Aim: Return all the data, word for word.

************

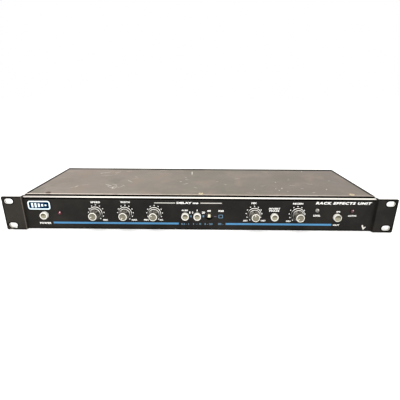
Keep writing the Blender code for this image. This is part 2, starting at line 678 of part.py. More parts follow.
def build_heatsink():
    """A comb of fins running back from a flat base, seen from above."""
    half_width, depth, height = 15, 14, 22
    fin_count, pitch, thickness = 5, 7.0, 2.0
    outline = [(-half_width, 0), (half_width, 0)]
    for i in range(fin_count):
        right = half_width - i * pitch
        left = right - thickness
        outline += [(right, depth), (left, depth), (left, thickness)]
        if i < fin_count - 1:
            outline.append((right - pitch, thickness))
    mesh = outline_mesh(outline, height, "XY", (165.0, 100.0, BOARD_TOP + height / 2))
    add("regulator_heatsink", mesh, "sink_black")


def chip(name, x, y, length, width):
    """A chip with a round notch in the top of its left end."""
    left = x - length / 2
    body = box_mesh((left, y - width / 2, BOARD_TOP),
                    (x + length / 2, y + width / 2, BOARD_TOP + 4.0), 0.3)
    notch = rod_mesh("Z", BOARD_TOP + 3.0, BOARD_TOP + 6, left, y, 1.5, 12)
    cut(add(name, body, "chip_black"), name + "_notch", notch)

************

Output:
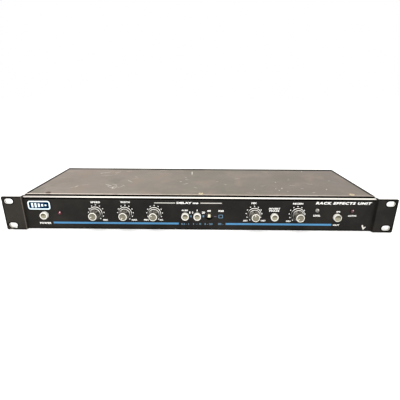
Keep writing the Blender code for this image. This is part 2, starting at line 678 of part.py. More parts follow.
def build_heatsink():
    """A comb of fins running back from a flat base, seen from above."""
    half_width, depth, height = 15, 14, 22
    fin_count, pitch, thickness = 5, 7.0, 2.0
    outline = [(-half_width, 0), (half_width, 0)]
    for i in range(fin_count):
        right = half_width - i * pitch
        left = right - thickness
        outline += [(right, depth), (left, depth), (left, thickness)]
        if i < fin_count - 1:
            outline.append((right - pitch, thickness))
    mesh = outline_mesh(outline, height, "XY", (165.0, 100.0, BOARD_TOP + height / 2))
    add("regulator_heatsink", mesh, "sink_black")


def chip(name, x, y, length, width):
    """A chip with a round notch in the top of its left end."""
    left = x - length / 2
    body = box_mesh((left, y - width / 2, BOARD_TOP),
                    (x + length / 2, y + width / 2, BOARD_TOP + 4.0), 0.3)
    notch = rod_mesh("Z", BOARD_TOP + 3.0, BOARD_TOP + 6, left, y, 1.5, 12)
    cut(add(name, body, "chip_black"), name + "_notch", notch)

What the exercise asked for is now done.